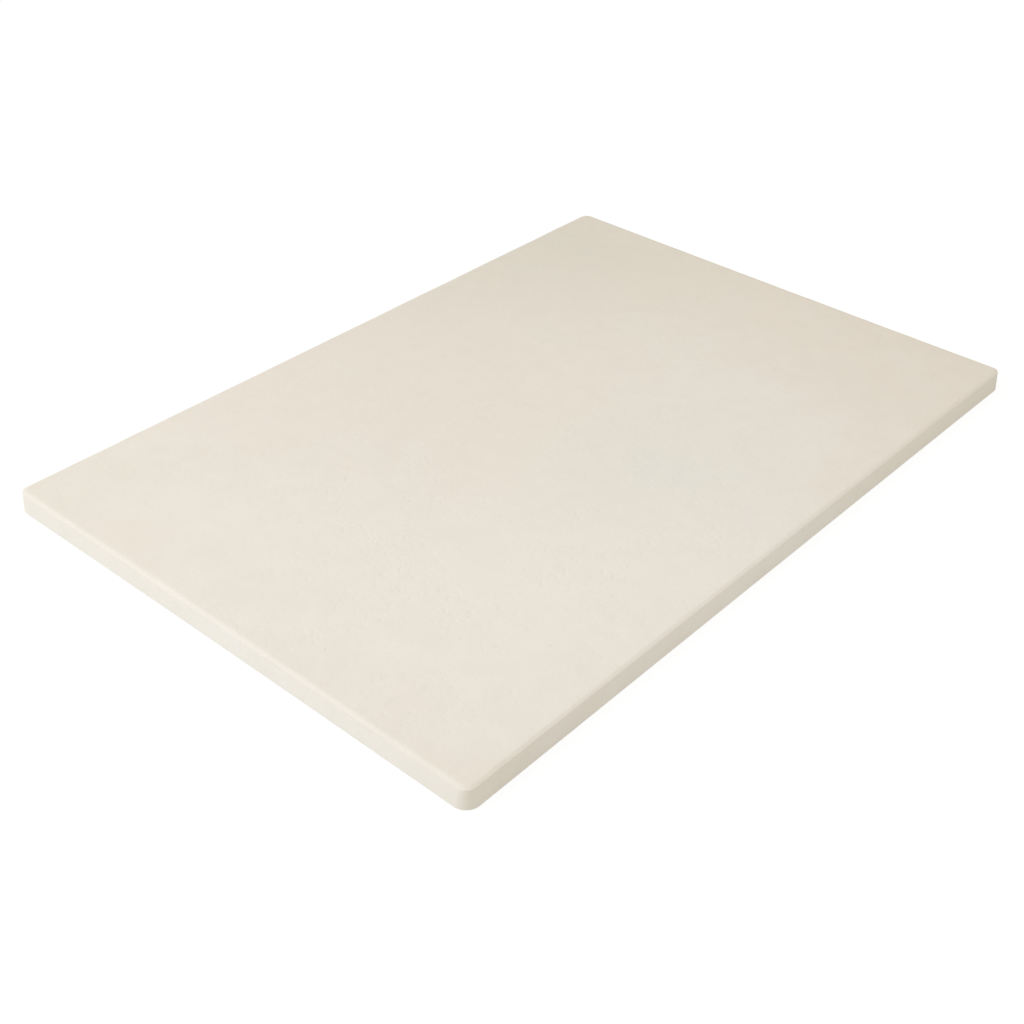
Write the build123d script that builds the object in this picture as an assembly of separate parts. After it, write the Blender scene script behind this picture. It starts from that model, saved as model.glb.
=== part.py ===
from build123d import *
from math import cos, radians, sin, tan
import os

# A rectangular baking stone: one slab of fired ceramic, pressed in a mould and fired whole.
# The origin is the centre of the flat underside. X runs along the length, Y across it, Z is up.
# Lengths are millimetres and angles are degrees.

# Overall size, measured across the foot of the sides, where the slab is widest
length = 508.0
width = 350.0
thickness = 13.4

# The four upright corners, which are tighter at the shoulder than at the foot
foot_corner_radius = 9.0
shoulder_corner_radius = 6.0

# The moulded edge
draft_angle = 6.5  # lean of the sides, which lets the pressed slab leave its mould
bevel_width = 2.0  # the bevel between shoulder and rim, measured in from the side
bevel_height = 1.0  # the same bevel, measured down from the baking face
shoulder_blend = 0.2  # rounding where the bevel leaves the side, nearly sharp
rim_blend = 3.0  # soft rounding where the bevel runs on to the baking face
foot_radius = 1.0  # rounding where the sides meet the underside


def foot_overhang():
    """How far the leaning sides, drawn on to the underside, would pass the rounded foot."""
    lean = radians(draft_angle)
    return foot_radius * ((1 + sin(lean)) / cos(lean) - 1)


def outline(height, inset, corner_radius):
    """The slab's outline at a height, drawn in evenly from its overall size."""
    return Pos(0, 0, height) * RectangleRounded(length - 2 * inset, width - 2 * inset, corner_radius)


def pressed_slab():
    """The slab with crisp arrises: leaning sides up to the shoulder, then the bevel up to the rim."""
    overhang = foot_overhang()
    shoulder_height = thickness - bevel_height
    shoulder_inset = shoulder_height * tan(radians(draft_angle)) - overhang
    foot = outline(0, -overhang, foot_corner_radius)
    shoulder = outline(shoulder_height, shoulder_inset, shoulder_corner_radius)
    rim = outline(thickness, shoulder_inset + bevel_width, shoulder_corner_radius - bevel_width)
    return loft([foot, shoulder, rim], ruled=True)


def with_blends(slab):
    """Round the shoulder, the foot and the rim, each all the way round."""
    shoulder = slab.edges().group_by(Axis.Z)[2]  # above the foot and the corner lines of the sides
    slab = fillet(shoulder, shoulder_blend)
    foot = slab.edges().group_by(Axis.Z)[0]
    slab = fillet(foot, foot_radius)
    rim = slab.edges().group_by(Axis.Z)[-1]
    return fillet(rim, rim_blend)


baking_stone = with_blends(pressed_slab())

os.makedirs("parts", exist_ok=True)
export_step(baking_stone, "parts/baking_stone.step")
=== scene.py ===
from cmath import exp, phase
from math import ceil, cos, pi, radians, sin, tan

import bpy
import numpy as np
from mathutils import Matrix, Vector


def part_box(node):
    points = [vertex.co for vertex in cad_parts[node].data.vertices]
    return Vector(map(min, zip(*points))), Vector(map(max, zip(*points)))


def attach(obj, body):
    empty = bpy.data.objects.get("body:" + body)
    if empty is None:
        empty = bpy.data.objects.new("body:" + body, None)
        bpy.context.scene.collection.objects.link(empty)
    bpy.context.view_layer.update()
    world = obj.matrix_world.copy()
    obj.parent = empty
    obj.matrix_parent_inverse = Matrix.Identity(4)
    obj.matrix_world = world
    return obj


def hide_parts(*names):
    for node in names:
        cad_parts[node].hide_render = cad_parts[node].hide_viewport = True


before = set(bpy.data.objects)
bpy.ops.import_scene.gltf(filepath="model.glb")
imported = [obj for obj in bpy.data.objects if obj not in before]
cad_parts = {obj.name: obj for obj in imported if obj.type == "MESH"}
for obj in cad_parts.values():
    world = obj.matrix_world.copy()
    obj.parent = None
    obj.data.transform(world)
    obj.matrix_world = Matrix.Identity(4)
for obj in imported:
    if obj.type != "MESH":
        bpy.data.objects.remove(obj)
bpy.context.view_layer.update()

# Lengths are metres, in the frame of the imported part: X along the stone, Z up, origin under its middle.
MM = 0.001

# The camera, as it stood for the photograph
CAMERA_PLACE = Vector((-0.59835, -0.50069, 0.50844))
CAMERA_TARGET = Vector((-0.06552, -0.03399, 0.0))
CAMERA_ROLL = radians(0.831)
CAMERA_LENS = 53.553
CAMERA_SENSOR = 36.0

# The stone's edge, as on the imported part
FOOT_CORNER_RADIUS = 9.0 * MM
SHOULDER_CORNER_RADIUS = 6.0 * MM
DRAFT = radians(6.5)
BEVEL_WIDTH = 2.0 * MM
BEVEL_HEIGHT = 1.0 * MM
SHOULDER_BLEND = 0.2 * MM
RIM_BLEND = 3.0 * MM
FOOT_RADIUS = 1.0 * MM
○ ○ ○
• _Exercise details_: Within the material above, transcribe exactly the lines that run from the line holding "baking_stone = with_blends(pressed_slab())" through the line holding "obj.parent = None".

• _Exercise output_:
baking_stone = with_blends(pressed_slab())

os.makedirs("parts", exist_ok=True)
export_step(baking_stone, "parts/baking_stone.step")
=== scene.py ===
from cmath import exp, phase
from math import ceil, cos, pi, radians, sin, tan

import bpy
import numpy as np
from mathutils import Matrix, Vector


def part_box(node):
    points = [vertex.co for vertex in cad_parts[node].data.vertices]
    return Vector(map(min, zip(*points))), Vector(map(max, zip(*points)))


def attach(obj, body):
    empty = bpy.data.objects.get("body:" + body)
    if empty is None:
        empty = bpy.data.objects.new("body:" + body, None)
        bpy.context.scene.collection.objects.link(empty)
    bpy.context.view_layer.update()
    world = obj.matrix_world.copy()
    obj.parent = empty
    obj.matrix_parent_inverse = Matrix.Identity(4)
    obj.matrix_world = world
    return obj


def hide_parts(*names):
    for node in names:
        cad_parts[node].hide_render = cad_parts[node].hide_viewport = True


before = set(bpy.data.objects)
bpy.ops.import_scene.gltf(filepath="model.glb")
imported = [obj for obj in bpy.data.objects if obj not in before]
cad_parts = {obj.name: obj for obj in imported if obj.type == "MESH"}
for obj in cad_parts.values():
    world = obj.matrix_world.copy()
    obj.parent = None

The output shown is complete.